Effective or not, that diversity training is one of the few areas in which the committee is allowed to operate, according to limits set by the police.
Under its current structure, the group cannot discipline officers. It cannot investigate crimes. Members serve at the pleasure of the Commissioner. All this makes it very difficult to hold the department accountable.
In 2015, The Philadelphia Citizen called on municipal leaders to adopt a more aggressive model, proposing a dedicated PPD unit that would investigate LGBTQ-related crimes, including same-sex domestic violence cases, and implement anti-LGBTQ tracking bias complaints filed against officers.
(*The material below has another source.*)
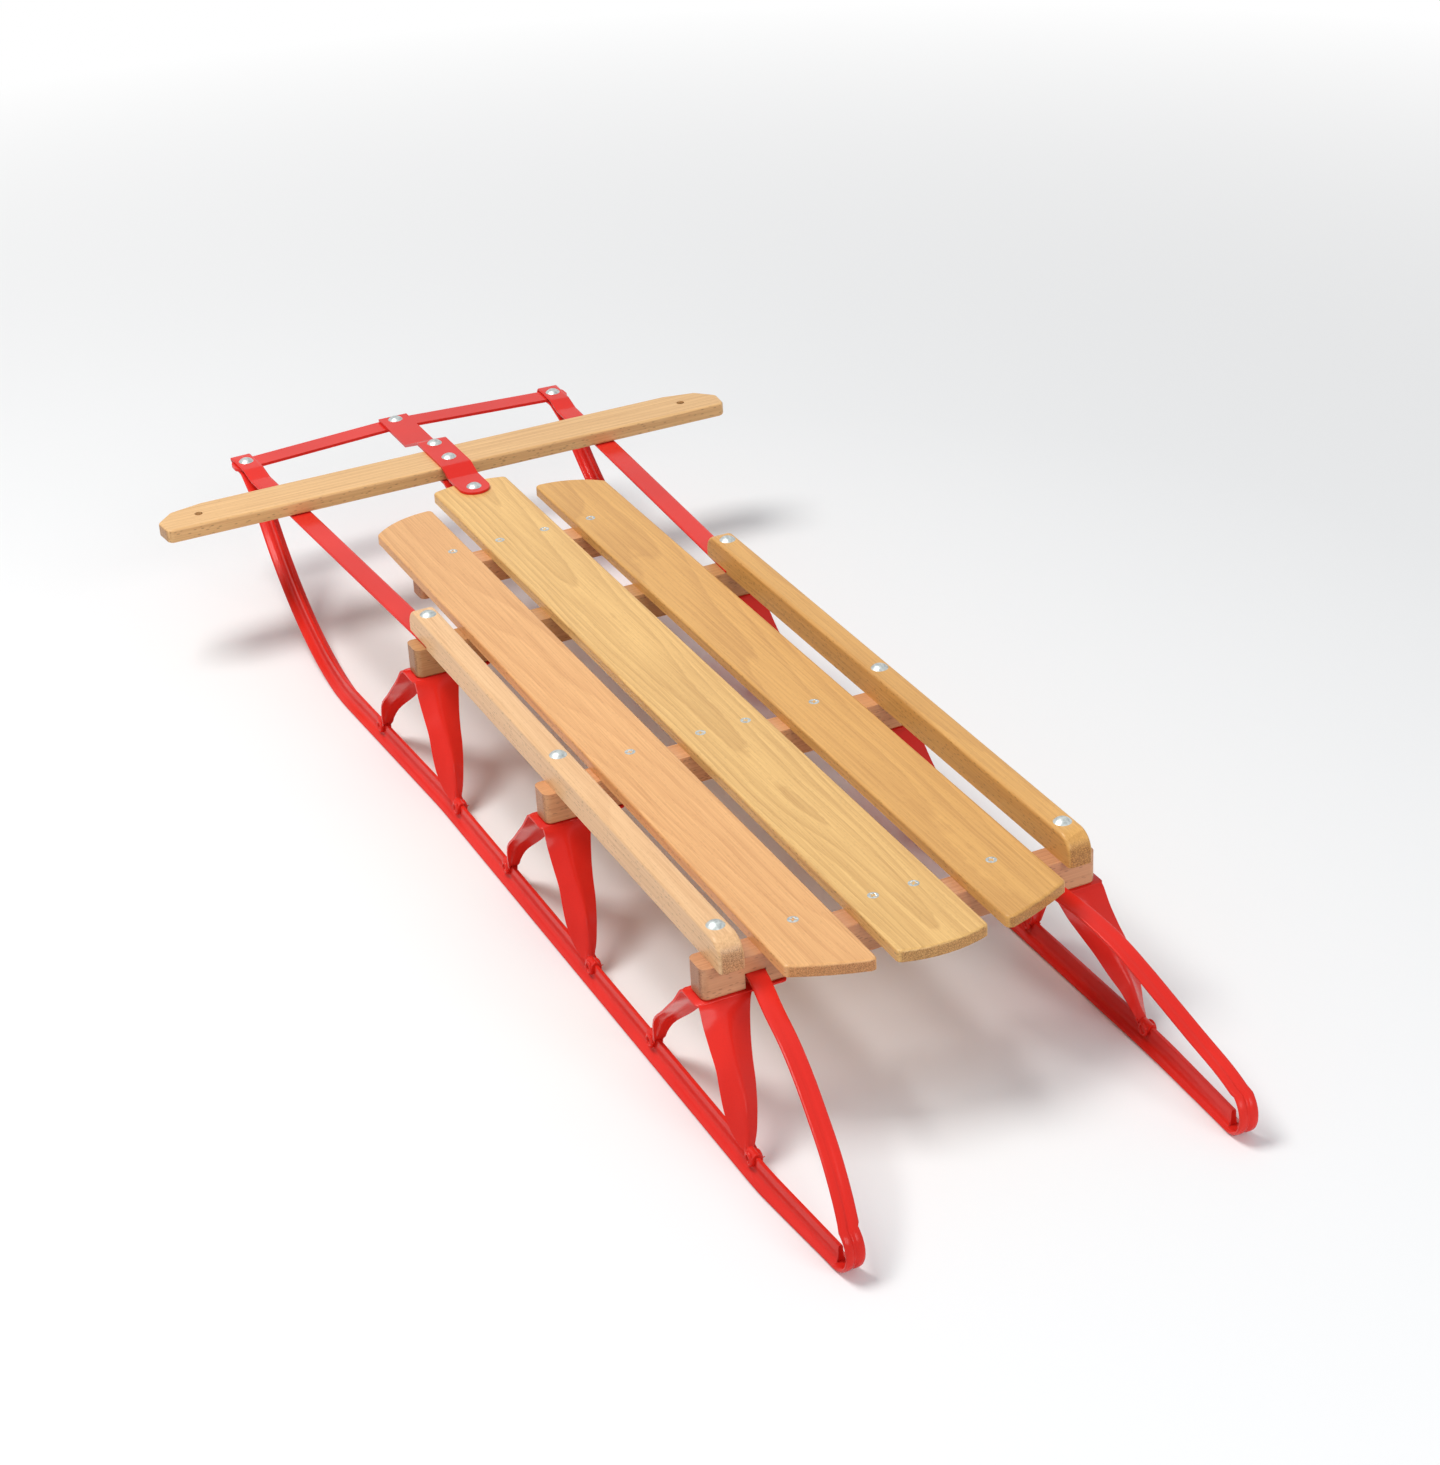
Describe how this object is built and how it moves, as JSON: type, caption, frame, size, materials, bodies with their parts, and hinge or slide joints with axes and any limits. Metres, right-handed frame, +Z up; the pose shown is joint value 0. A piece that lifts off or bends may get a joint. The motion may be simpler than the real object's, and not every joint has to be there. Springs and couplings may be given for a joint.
{
  "type": "wooden runner sled",
  "caption": "Slatted wooden sled on steel runners, with a wooden steering bar that flexes the runners' front ends.",
  "frame": {"origin": "centre of the box's bottom face, on the floor the runners stand on", "axes": "-Y towards the front of the sled, where the steering bar is; +X towards the rider's left; +Z up"},
  "size_m": [0.5994, 1.3489, 0.161],
  "materials": {
    "slat_wood": "varnished pale hardwood",
    "beam_wood": "varnished pale hardwood",
    "red_steel": "gloss red enamel",
    "zinc": "zinc plated"
  },
  "bodies": {
    "sled": {"crossbeam_front": "beam_wood", "crossbeam_middle": "beam_wood", "crossbeam_rear": "beam_wood", "front_batten": "beam_wood", "knee_front_left": "red_steel", "knee_front_right": "red_steel", "knee_middle_left": "red_steel", "knee_middle_right": "red_steel", "knee_rear_left": "red_steel", "knee_rear_right": "red_steel", "pivot_bolt": "zinc", "rail_bolts_left": "zinc", "rail_bolts_right": "zinc", "rail_left": "beam_wood", "rail_right": "beam_wood", "rivets_left": "red_steel", "rivets_right": "red_steel", "runner_left": "red_steel", "runner_right": "red_steel", "slat_centre": "slat_wood", "slat_left": "slat_wood", "slat_right": "slat_wood", "strap_left": "red_steel", "strap_right": "red_steel"},
    "steering": {"bar_bolt_front": "zinc", "bar_bolt_middle": "zinc", "bumper_bolt": "zinc", "steering_bar": "slat_wood", "steering_plate_lower": "red_steel", "steering_plate_upper": "red_steel"},
    "nose_left": {"corner_bolt_left": "zinc", "nose_left": "red_steel"},
    "nose_right": {"corner_bolt_right": "zinc", "nose_right": "red_steel"},
    "bumper": {"bumper": "red_steel"}
  },
  "joints": [
    {"name": "steering_turn", "type": "hinge", "parent": "sled", "child": "steering", "pos_m": [0, -0.4395, 0.142], "axis": [0, 0, 1], "range_deg": [-8, 8], "stiffness_Nm_per_rad": 100},
    {"name": "nose_left_flex", "type": "hinge", "parent": "sled", "child": "nose_left", "pos_m": [0.17, -0.302, 0.07], "axis": [0, 0, 1], "range_deg": [-5.35, 5.35]},
    {"name": "nose_right_flex", "type": "hinge", "parent": "sled", "child": "nose_right", "pos_m": [-0.17, -0.302, 0.07], "axis": [0, 0, 1], "range_deg": [-5.35, 5.35]},
    {"name": "bumper_swivel", "type": "hinge", "parent": "nose_left", "child": "bumper", "pos_m": [0.17, -0.6455, 0.13], "axis": [0, 0, 1], "range_deg": [-5.35, 5.35]}
  ],
  "couplings": [
    {"joint": "nose_left_flex", "follows": "steering_turn", "ratio": 0.6608},
    {"joint": "nose_right_flex", "follows": "steering_turn", "ratio": 0.6608},
    {"joint": "bumper_swivel", "follows": "steering_turn", "ratio": -0.6608}
  ]
}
How to solve membership recruitment
Another struggle the group faces is recruitment. The all-volunteer committee struggles with community participation, said Sgt. Gripp, PPD spokesman.
That’s a function of the structure of the committee, argued Erno, the former member who resigned, saying he believes the members are dedicated to their cause. With the PPD’s controlling committee agendas and membership — it has veto power over anyone who applies — the group’s existence “is going to seem like a PR stunt,” he said. “It has no sense of legitimacy.”
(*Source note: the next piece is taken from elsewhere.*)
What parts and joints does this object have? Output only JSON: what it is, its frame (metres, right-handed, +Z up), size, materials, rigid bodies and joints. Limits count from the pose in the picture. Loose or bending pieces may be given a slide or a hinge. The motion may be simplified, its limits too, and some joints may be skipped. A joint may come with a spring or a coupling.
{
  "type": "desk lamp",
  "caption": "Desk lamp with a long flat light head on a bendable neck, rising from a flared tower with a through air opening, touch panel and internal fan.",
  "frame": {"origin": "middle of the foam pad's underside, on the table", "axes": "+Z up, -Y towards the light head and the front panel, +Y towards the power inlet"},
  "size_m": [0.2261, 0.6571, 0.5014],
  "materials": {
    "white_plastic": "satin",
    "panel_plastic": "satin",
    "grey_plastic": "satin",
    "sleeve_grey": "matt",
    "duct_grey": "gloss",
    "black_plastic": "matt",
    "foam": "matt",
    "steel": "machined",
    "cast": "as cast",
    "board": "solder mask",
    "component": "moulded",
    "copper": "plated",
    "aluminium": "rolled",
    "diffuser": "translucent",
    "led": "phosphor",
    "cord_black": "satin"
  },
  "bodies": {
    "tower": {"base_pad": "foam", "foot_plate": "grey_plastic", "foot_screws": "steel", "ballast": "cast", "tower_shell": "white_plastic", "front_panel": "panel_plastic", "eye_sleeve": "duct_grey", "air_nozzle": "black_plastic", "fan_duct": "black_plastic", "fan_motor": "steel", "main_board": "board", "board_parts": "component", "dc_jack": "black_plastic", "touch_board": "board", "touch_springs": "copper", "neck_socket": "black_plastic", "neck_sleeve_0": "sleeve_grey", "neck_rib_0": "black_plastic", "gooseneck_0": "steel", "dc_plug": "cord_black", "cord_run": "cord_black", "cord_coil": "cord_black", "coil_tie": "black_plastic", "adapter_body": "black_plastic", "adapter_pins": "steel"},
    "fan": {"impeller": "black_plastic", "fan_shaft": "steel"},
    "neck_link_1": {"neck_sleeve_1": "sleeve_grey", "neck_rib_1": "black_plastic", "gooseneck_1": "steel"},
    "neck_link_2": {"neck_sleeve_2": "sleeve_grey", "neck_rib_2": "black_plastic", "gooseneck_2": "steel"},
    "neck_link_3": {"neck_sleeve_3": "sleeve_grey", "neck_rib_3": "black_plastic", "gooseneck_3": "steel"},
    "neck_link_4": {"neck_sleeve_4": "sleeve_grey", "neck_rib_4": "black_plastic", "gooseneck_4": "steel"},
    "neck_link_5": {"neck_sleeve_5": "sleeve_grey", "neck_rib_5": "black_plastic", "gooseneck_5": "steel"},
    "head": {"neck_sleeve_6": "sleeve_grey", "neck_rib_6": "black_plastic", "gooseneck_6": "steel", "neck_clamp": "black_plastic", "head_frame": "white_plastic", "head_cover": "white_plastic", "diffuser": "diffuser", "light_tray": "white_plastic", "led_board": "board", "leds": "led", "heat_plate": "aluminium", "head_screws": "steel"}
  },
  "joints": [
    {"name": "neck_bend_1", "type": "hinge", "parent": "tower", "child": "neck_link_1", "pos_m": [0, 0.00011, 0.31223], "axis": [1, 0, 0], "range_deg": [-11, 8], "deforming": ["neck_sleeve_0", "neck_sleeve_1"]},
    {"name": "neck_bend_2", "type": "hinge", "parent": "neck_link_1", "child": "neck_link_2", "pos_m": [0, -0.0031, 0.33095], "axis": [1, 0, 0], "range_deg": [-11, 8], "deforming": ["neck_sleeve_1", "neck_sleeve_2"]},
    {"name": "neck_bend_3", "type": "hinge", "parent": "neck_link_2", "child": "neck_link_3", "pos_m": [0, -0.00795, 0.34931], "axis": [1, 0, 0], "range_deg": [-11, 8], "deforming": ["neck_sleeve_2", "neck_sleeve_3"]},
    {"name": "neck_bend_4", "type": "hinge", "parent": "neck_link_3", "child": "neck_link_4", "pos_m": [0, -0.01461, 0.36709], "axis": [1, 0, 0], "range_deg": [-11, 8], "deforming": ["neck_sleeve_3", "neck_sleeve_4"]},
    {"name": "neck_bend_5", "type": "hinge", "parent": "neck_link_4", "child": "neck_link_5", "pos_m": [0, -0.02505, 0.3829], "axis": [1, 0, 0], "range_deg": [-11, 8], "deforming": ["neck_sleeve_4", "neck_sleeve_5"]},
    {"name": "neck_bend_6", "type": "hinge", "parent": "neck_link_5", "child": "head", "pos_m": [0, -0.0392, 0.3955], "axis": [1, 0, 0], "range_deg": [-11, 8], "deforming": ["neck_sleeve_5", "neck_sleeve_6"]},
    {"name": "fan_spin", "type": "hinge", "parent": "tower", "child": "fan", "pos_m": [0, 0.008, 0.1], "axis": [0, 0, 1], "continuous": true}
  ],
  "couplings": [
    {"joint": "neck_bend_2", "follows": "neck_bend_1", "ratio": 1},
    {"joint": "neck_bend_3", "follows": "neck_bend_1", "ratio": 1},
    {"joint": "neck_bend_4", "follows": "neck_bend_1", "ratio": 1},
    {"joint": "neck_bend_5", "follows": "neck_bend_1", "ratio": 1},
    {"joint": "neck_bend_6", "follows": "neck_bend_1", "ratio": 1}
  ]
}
According to Erno, this is the core problem. “If they want to do things right, they should start from a community-based point of view, not a department-based point of view,” he said.
His hope is that the LGBTQ+ Police Liaison Committee works with community groups, the department, the District Attorney’s Office and local jails to collaboratively develop things like criminal justice system engagement service cards or trauma-informed processes tailored to specific constituencies.
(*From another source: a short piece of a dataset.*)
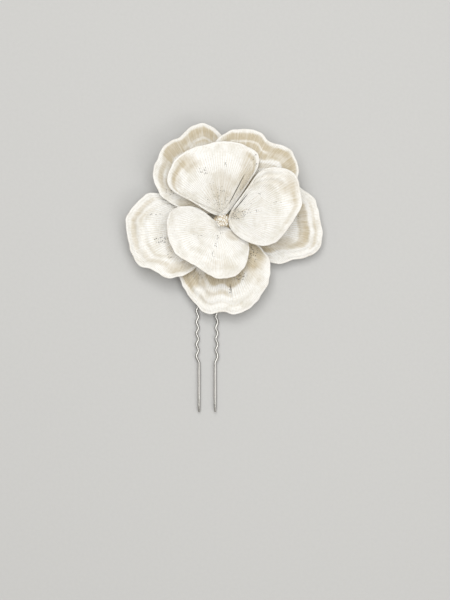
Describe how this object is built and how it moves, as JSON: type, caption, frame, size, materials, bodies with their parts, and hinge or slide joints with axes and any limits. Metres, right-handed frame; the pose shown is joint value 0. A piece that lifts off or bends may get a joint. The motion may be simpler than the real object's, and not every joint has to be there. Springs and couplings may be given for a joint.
{
  "type": "flower hairpin",
  "caption": "Cream fabric flower of embroidered wired petals on a felt back, sewn to a crimped steel U-shaped hairpin; petals bend, prongs spring.",
  "frame": {"origin": "middle of the flat rear face of the felt backing, on the flower's axis", "axes": "+Z out of the flower's face; the pin's prongs point along -Y; +X to the right seen from the front"},
  "size_m": [0.0903, 0.132, 0.0273],
  "materials": {
    "embroidered_cloth": "satin",
    "satin_stitch_edge": "satin",
    "wrapped_wire": "matte",
    "wool_felt": "matte",
    "sewing_thread": "satin",
    "pin_steel": "satin"
  },
  "bodies": {
    "back": {"backing_felt": "wool_felt", "channel_felt": "wool_felt", "felt_tongue": "wool_felt", "foundation_disc": "wool_felt", "rim_stitches": "sewing_thread", "pin_bend": "pin_steel", "pin_binding": "sewing_thread", "centre_pad": "wool_felt", "centre_stem": "sewing_thread", "centre_knots": "sewing_thread", "outer_tack_loops": "sewing_thread", "inner_tack_loops": "sewing_thread"},
    "outer_right_petal": {"outer_right_panel": "embroidered_cloth", "outer_right_edge": "satin_stitch_edge", "outer_right_stalk": "wrapped_wire"},
    "outer_bottom_petal": {"outer_bottom_panel": "embroidered_cloth", "outer_bottom_edge": "satin_stitch_edge", "outer_bottom_stalk": "wrapped_wire"},
    "outer_left_petal": {"outer_left_panel": "embroidered_cloth", "outer_left_edge": "satin_stitch_edge", "outer_left_stalk": "wrapped_wire"},
    "outer_top_left_petal": {"outer_top_left_panel": "embroidered_cloth", "outer_top_left_edge": "satin_stitch_edge", "outer_top_left_stalk": "wrapped_wire"},
    "outer_top_right_petal": {"outer_top_right_panel": "embroidered_cloth", "outer_top_right_edge": "satin_stitch_edge", "outer_top_right_stalk": "wrapped_wire"},
    "inner_bottom_petal": {"inner_bottom_panel": "embroidered_cloth", "inner_bottom_edge": "satin_stitch_edge", "inner_bottom_stalk": "wrapped_wire"},
    "inner_top_petal": {"inner_top_panel": "embroidered_cloth", "inner_top_edge": "satin_stitch_edge", "inner_top_stalk": "wrapped_wire"},
    "inner_right_petal": {"inner_right_panel": "embroidered_cloth", "inner_right_edge": "satin_stitch_edge", "inner_right_stalk": "wrapped_wire"},
    "pin_left": {"pin_leg_left": "pin_steel"},
    "pin_right": {"pin_leg_right": "pin_steel"}
  },
  "joints": [
    {"name": "outer_right_bend", "type": "hinge", "parent": "back", "child": "outer_right_petal", "pos_m": [0.00698, -0.00049, 0.0051], "axis": [-0.0698, -0.9976, 0], "range_deg": [-3, 3]},
    {"name": "outer_bottom_bend", "type": "hinge", "parent": "back", "child": "outer_bottom_petal", "pos_m": [0.00037, -0.00699, 0.0051], "axis": [-0.9986, -0.0523, 0], "range_deg": [-3, 3]},
    {"name": "outer_left_bend", "type": "hinge", "parent": "back", "child": "outer_left_petal", "pos_m": [-0.00689, -0.00122, 0.0051], "axis": [-0.1736, 0.9848, 0], "range_deg": [-3, 3]},
    {"name": "outer_top_left_bend", "type": "hinge", "parent": "back", "child": "outer_top_left_petal", "pos_m": [-0.00371, 0.00594, 0.0051], "axis": [0.848, 0.5299, 0], "range_deg": [-3, 3]},
    {"name": "outer_top_right_bend", "type": "hinge", "parent": "back", "child": "outer_top_right_petal", "pos_m": [0.00391, 0.0058, 0.0051], "axis": [0.829, -0.5592, 0], "range_deg": [-3, 3]},
    {"name": "inner_bottom_bend", "type": "hinge", "parent": "back", "child": "inner_bottom_petal", "pos_m": [-0.00191, -0.00305, 0.0119], "axis": [-0.848, 0.5299, 0], "range_deg": [-3, 6]},
    {"name": "inner_top_bend", "type": "hinge", "parent": "back", "child": "inner_top_petal", "pos_m": [-0.00075, 0.00352, 0.0119], "axis": [0.9781, 0.2079, 0], "range_deg": [-3, 6]},
    {"name": "inner_right_bend", "type": "hinge", "parent": "back", "child": "inner_right_petal", "pos_m": [0.00342, 0.00111, 0.0119], "axis": [0.309, -0.9511, 0], "range_deg": [-3, 6]},
    {"name": "pin_leg_left_flex", "type": "hinge", "parent": "back", "child": "pin_left", "pos_m": [-0.0116, -0.0112, 0.0019], "axis": [0, 0, -1], "range_deg": [-2, 3], "stiffness_Nm_per_rad": 0.12},
    {"name": "pin_leg_right_flex", "type": "hinge", "parent": "back", "child": "pin_right", "pos_m": [-0.0027, -0.0112, 0.0019], "axis": [0, 0, 1], "range_deg": [-2, 3], "stiffness_Nm_per_rad": 0.12}
  ]
}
The department is open to change, Gripp told Billy Penn, saying PPD is exploring a restructuring that could prevent such high turnover and figuring out how “committee members can take a more active role in community outreach and training, internal officers diversity and sensitivity training and of course continuing to help us promote positive police/LGBTQ+ community relations.”
Just as Erno is quick to praise the current committee members, the group is equally happy with his 15-month volunteer efforts.
“We are so grateful to the past committee chairs and members who have led the way and built bridges between PPD and the LGBTQ+ community,” the group told Billy Penn. They encouraged anyone interested in joining their efforts or with questions to email Inspector Jarreau Thomas or Sergeant Eugene Crozier.
Still, given the relative lack of political influence and its turnover problem, Erno believes the group is not serving its intended purpose.
“We’ve had situations where members of the community say they’ve been assaulted or had very unpleasant interactions with an officer. We’d have a committee meeting, we’d bring it up to the police, and nothing would come of it. We’ve had a few members leave because of it,” Erno said. “It’s ineffective.”